The relocation that the GNU assembler is using for your references to myDouble, along with fmt and msg, isn't supported by Microsoft's linker. This relocation, called R_X86_64_32S by the GNU utilities and having a value of 0x11, isn't documented in Microsoft's PECOFF specification. As can be evidenced by using Microsoft's DUMPBIN on your object file, Microsoft's linker seems to use relocations with this value for some other undocumented purpose:
RELOCATIONS #1
Symbol Symbol
Offset Type Applied To Index Name
-------- ---------------- ----------------- -------- ------
00000007 EHANDLER 7 .data
0000000E EHANDLER 7 .data
0000001C EHANDLER 7 .data
00000029 REL32 00000000 C printf
As work around you can use either use:
a LEA instruction with RIP relative addressing, which generates a R_X86_64_PC32/REL32 relocation
as you found out yourself, a MOVABS instruction, which generates a R_X86_64_64/ADDR64 relocation
a 32-bit MOV instruction which generates a R_X86_64_32/ADDR32 relocation
In order these would be written as:
lea r9, [rip + myDouble]
movabs r9, offset myDouble
mov r9d, offset myDouble
These, along with mov r9, offset myDouble, are four different instructions with different encodings and subtly different semantics each requiring a different type of relocation.
The LEA instruction encodes myDouble as a 32-bit signed offset relative to RIP. This is the preferable instruction to use here, as it takes only 4 bytes to encode the address and it allows the executable to be loaded anywhere in the 64-bit address space. The only limitation is that executable needs to be less than 2G in size, but this is a fundamental limitation x64 PECOFF executables anyways.
The MOVABS encodes myDouble as a 64-bit absolute address. While in theory this allows myDouble to be located anywhere in the 64-bit address space, even more than 2G away from the instruction, it takes 8 bytes of encoding space and doesn't actually get you anything under Windows.
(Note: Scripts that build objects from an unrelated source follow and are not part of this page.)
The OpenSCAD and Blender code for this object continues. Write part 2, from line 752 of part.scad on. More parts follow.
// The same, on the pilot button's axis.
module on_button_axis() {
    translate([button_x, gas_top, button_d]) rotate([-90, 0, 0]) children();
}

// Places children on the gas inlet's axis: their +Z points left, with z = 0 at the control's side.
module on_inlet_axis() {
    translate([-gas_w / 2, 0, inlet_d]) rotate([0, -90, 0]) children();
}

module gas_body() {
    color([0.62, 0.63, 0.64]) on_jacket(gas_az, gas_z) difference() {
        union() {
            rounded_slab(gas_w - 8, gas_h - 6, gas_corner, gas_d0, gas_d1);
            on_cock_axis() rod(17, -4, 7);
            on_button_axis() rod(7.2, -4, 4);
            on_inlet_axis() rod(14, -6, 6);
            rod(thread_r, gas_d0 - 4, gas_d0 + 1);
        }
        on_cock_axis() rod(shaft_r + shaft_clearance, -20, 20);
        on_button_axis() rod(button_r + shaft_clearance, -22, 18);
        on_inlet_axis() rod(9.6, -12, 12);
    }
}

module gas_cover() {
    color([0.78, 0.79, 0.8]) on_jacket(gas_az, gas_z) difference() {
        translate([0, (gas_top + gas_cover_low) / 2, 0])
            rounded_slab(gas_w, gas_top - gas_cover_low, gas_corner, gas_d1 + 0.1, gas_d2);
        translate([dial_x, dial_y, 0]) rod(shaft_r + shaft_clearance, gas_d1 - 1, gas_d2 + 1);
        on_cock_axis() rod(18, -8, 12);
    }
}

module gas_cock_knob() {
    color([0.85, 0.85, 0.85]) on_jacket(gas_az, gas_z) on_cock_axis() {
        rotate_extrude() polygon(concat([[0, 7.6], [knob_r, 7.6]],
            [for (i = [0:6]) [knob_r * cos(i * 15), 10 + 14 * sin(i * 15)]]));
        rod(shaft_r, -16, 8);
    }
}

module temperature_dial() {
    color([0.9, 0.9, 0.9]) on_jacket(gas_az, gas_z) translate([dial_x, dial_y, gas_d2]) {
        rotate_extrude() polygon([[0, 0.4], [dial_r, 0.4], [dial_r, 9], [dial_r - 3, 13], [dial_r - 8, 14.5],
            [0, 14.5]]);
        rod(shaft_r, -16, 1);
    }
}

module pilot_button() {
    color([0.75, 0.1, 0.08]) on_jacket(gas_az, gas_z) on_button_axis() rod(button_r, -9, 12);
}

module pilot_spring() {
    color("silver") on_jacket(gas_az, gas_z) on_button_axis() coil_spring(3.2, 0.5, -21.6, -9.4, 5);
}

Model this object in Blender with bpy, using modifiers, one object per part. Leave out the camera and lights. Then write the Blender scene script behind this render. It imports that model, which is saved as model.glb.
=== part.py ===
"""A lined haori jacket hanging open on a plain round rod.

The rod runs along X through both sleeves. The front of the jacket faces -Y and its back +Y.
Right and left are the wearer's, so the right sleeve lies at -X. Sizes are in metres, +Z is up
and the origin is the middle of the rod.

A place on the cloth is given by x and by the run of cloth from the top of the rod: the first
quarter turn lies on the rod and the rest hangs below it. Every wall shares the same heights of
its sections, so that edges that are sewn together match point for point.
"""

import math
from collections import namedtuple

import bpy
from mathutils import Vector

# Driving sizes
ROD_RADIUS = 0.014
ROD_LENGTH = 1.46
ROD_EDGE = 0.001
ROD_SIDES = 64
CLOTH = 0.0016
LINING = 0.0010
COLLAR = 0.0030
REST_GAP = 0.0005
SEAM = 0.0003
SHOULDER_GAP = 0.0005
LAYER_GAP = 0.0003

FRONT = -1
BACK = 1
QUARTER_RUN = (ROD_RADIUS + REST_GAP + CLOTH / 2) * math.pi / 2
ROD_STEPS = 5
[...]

The 32-bit MOV instruction encodes myDouble as an unsigned 32-bit absolute address. It has the disadvantage of requiring the the executable to be loaded somewhere in the first 4G of address space. Because of this you need to use the /LARGEADDRESSAWARE:NO flag with the Microsoft linker otherwise you'll get an error.
The 64-bit MOV instruction you're using encodes myDouble as a 32-bit signed absolute address. This also limits where the executable can be loaded, and requires a type of relocation that Microsoft's PECOFF format isn't documented as having and isn't supported by Microsoft's linker.